“You can’t go home again” is the title of a novel by Thomas Wolfe. It’s meant metaphorically. But for many years it was literally true for my husband. His hometown was locked away behind the Bamboo Curtain, off-limits to outsiders.
Maybe that’s why my husband kept his childhood memories so bright and alive in the stories he told.
In Eugene’s stories people rode in sedan chairs and ate “fried ghosts.” They climbed Sunlight Rock and played in the street. His hometown, Gulangyu, was a colorful, dramatic place, frozen in the mind of a ten-year-old boy.
Then, thirty-four years after he left China, the curtain parted.
Nothing changed and everything did.
If you’ve ever returned to someplace after a long absence, you know how faded and small or even unrecognizable it can seem. When our ship sailed between Gulangyu and Xiamen, Eugene stood silently at the railing, gazing at the once-colorful scene. On that drizzly day it looked more like a sepia print.
We caught a taxi, and, after a contentious dispute over our reservation (See my post, “No Room at the Inn.”), we checked into our hotel in Xiamen.
The following morning we caught the ferry to Gulangyu. Our fellow passengers, who all seemed to be wearing the same blue or grey jackets, stared at Eugene’s clothes and mustache and at my light hair and blue eyes. Two men behind us were particularly obnoxious, cackling and chattering in their dialect. Suddenly Eugene whipped around and shouted at them. The men’s mouths dropped open, and then, smiling sheepishly, they muttered something and backed off.
“What happened?” I whispered.
“They called me a fat Japanese. Said I had an ugly big-nosed wife.”

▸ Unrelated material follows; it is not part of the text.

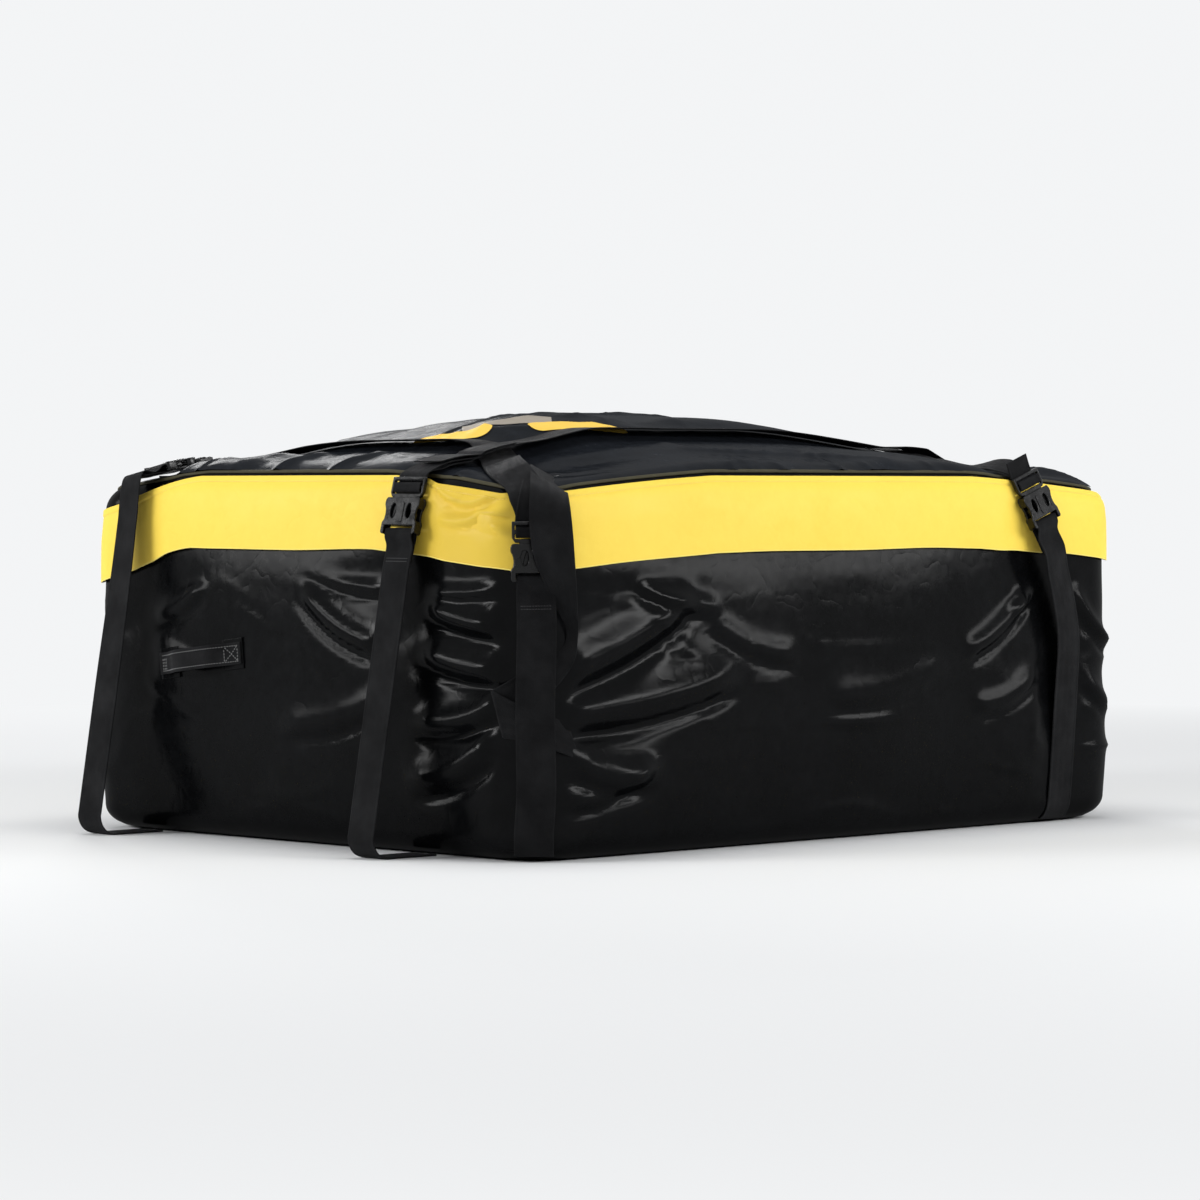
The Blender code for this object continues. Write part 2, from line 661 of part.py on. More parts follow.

“I asked them who the hell they thought they were calling Japanese.”
“I called them sons of turtles, and they apologized. Said they didn’t know I was one of them.”
“That’s all? You didn’t stand up for my beauty?”
“Oh, honey. They didn’t mean anything. Remember, there haven’t been any foreigners here since before they were born. Anyway, they said the kids turned out okay. I think they were a little surprised by that.”
The ferry docked, and while I was still considering the unchallenged insult to my good looks, the crowd swept us onto the dock and up the hill. When Eugene was a child, wheeled vehicles were banned on Gulangyu. They still were. In fact, as we made our way up the narrow, curving lanes, it seemed that nothing had changed. Eugene recognized shops and houses and schools.
We visited Mr. Ma, an old family friend who lived in the same house he’d occupied for the past fifty years. His wife prepared fresh spring rolls for us that were just like those Eugene’s mother used to make, the wrapper soft, the seaweed crisp, and the pork and vegetables sliced as thin as toothpicks.
Surface impressions can be misleading, though. No way had we gone back to Eugene’s childhood. Mr. Ma didn’t have control over his own house. Two other families lived downstairs while his wife, grown children and grandchildren all lived with him on the top floor.
The most disappointing sight for me was of Eugene’s old house. It was a nice two-story red brick house with white pillars and pale blue louvered shutters. But hearing his stories, I’d imagined it much larger and more Chinese, an old-fashioned Chinese house with an inner courtyard.
I could never live there again.
It rained on our way back to Hong Kong. I listened to the confused pattern of waves and rain battering the side of the ship as I sat cross-legged on my narrow bunk.
“I can’t stop thinking,” Eugene said from his side of the room. “It’s so different. I could never live there.”
He didn’t exactly confess that day that Gulangyu hadn’t lived up to his memories, but afterwards he seldom told stories about his childhood. Which was fine, I suppose. He had plenty of other stories to tell.